In 1919 Ginsburg became a professor of Jewish history at the newly opened Institute of Higher Jewish Studies in Petrograd – as St. Petersburg was by then known – which offered the first university-level program in Jewish studies in Russia. He continued to teach there until the institute closed, in 1925, by which time the Soviet Union had been established (in 1922), and the city had been renamed Leningrad (in 1924).

Ginsburg emigrated from the Soviet Union in 1930, settling at first in Paris. Around 1933 he immigrated to the United States and settled in New York City. There he published popular historical essays regularly in the Yiddish-language newspaper Forverts (Jewish Daily Forward). A three-volume Yiddish-language collection of Ginsburg's historical writings on Russian Jewry (Historishe verk) was published in New York in 1937–1938; two additional volumes of collected writings were published posthumously, in 1944 and 1946.

==Personal life==
Saul Ginsburg was married to Bronislawa Berchine Ginsburg. The couple had one son, Michael Ginsburg, who, like his parents, emigrated to the United States. Bronislawa Ginsburg sometimes assisted her husband in his research and writing, and the preparation of articles for the newspaper. Michael Ginsburg went on to have a distinguished career in the United States as a professor of Slavic studies.

==Published works==
In Yiddish

- Historishe verk [Historical works]. 3 vols.
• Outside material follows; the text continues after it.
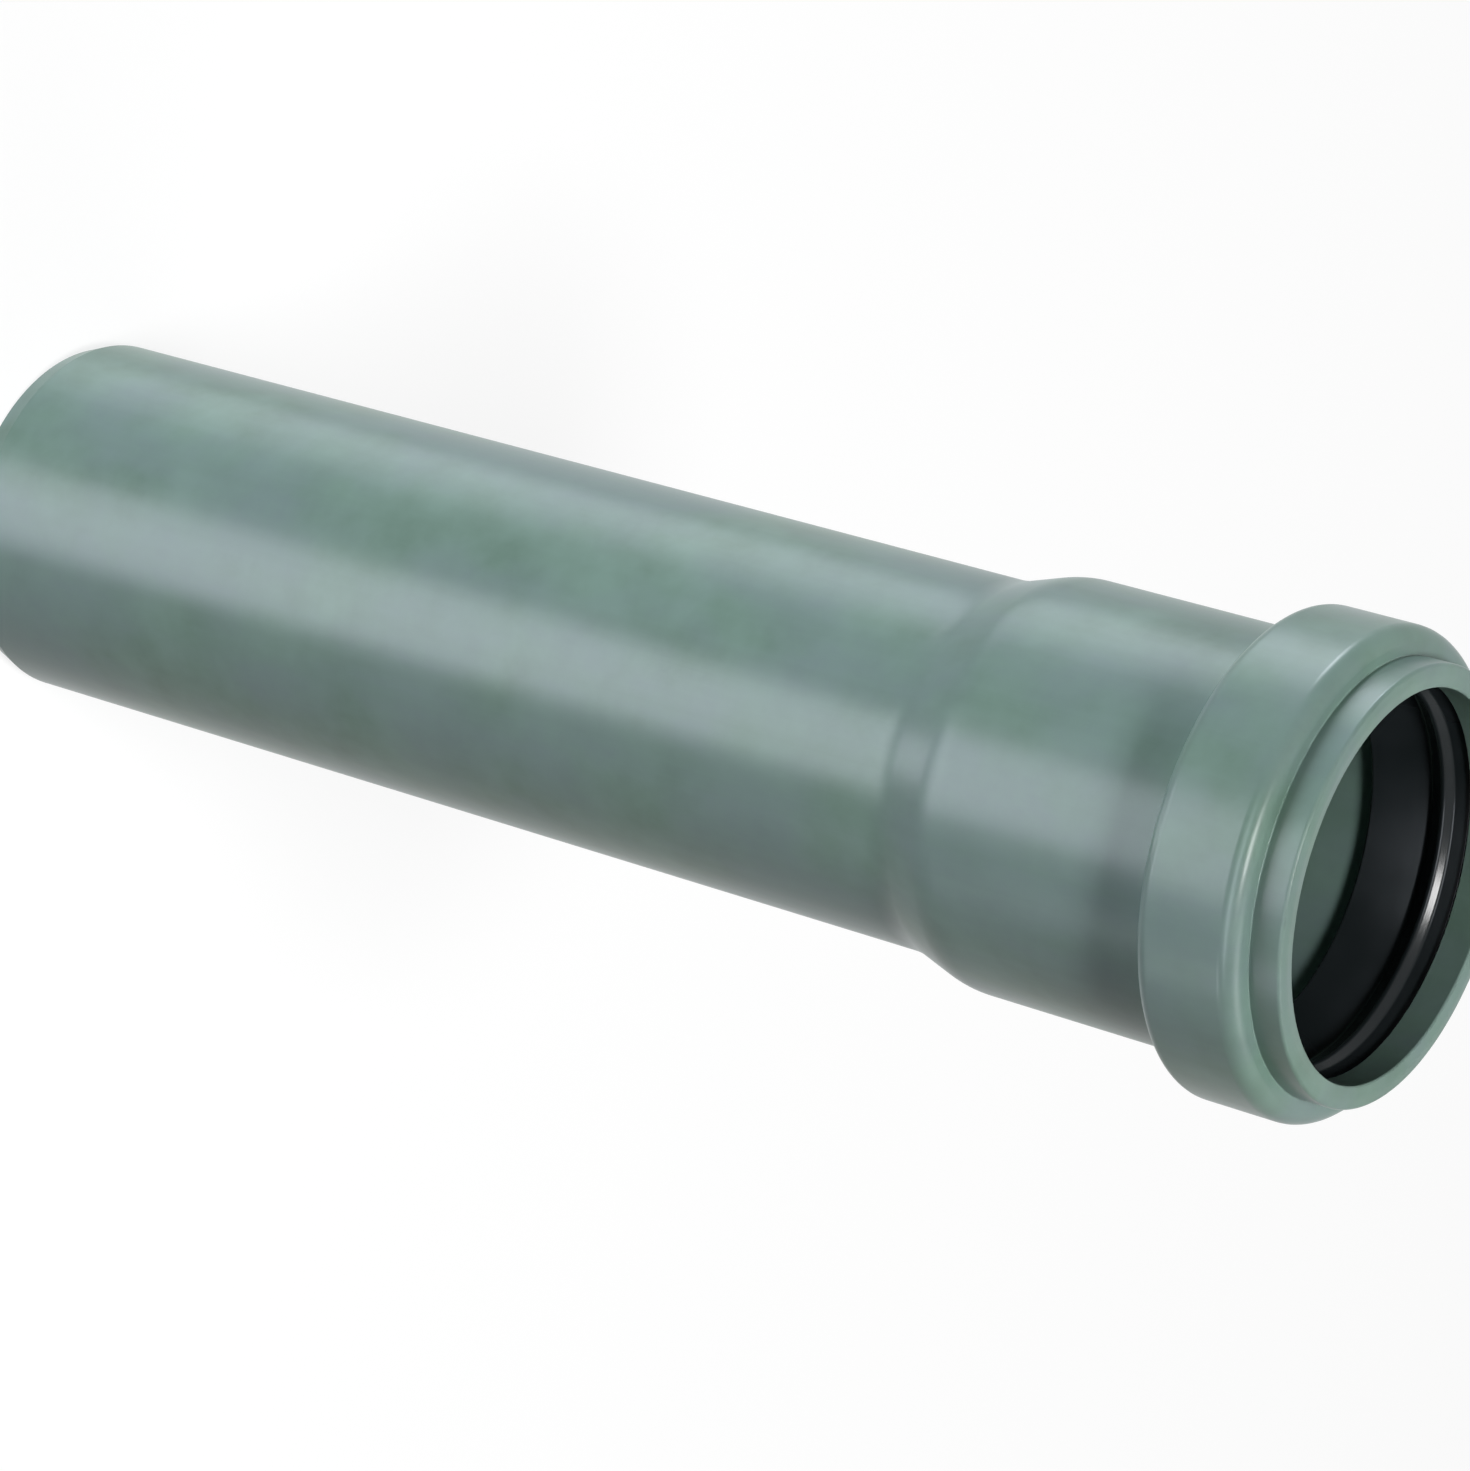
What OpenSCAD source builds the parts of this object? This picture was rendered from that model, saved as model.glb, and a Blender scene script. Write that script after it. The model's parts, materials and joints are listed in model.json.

New York: Shoyl Ginzburg 70-Yoriger Yubiley Komitet [Saul Ginsburg Testimonial Committee], 1937–1938.
  - Vol. 1. Fun idishen leben un shafen in Tsarishen Rusland [Jewish struggles and achievements in Czarist Russia]. Part 1.
  - Vol. 2. Fun idishen leben un shafen in Tsarishen Rusland [Jewish struggles and achievements in Czarist Russia]. Part 2.
  - Vol. 3. Idishe layden in Tsarishen Rusland [Jewish martyrdom in Czarist Russia]. Includes a bibliography of Ginsburg's works, 1892-1937, by Isaac Rivkind (p. 377-416).
- Amolike Petersburg: forshungen un zikhroynes vegn yidishn lebn in der residents-shtot [Petersburg as it was: research and memories about Jewish life in the imperial capital]. New York, Saul Ginsburg shriftn-komitet, 1944.
- Meshumodim in Tsarishn Rusland [=Jewish apostates in Czarist Russia]. New York: CYCO-bicher-farlag, 1946.
- Co-authored with P. S. Marek: Yiddish Folksongs in Russia. Photoreproduction of the 1901 St. Petersburg edition. Edited and annotated, and with an introduction by Dov Noy. Ramat Gan: Bar-Ilan University Press, 1991. Folksongs in Yiddish characters and romanization; introductions in Russian and Yiddish.
  - Evreskiia narodnyia piesni v Rossii. St. Petersburg: Redaktsiia "Voskhoda", 1901. Original edition, with folksongs in Yiddish characters and romanization; introductions in Russian.

In English

- The Drama of Slavuta. Translated from the Yiddish by Ephraim H. Prombaum; with introductory and concluding remarks, glossary, and suggested reading. Lanham: University Press of America, 1991. A series of 12 articles published in the Forverts (Jewish Daily Forward) from Dec. 12, 1937 to Feb. 27, 1938, collectively entitled "Di Slaviter drame."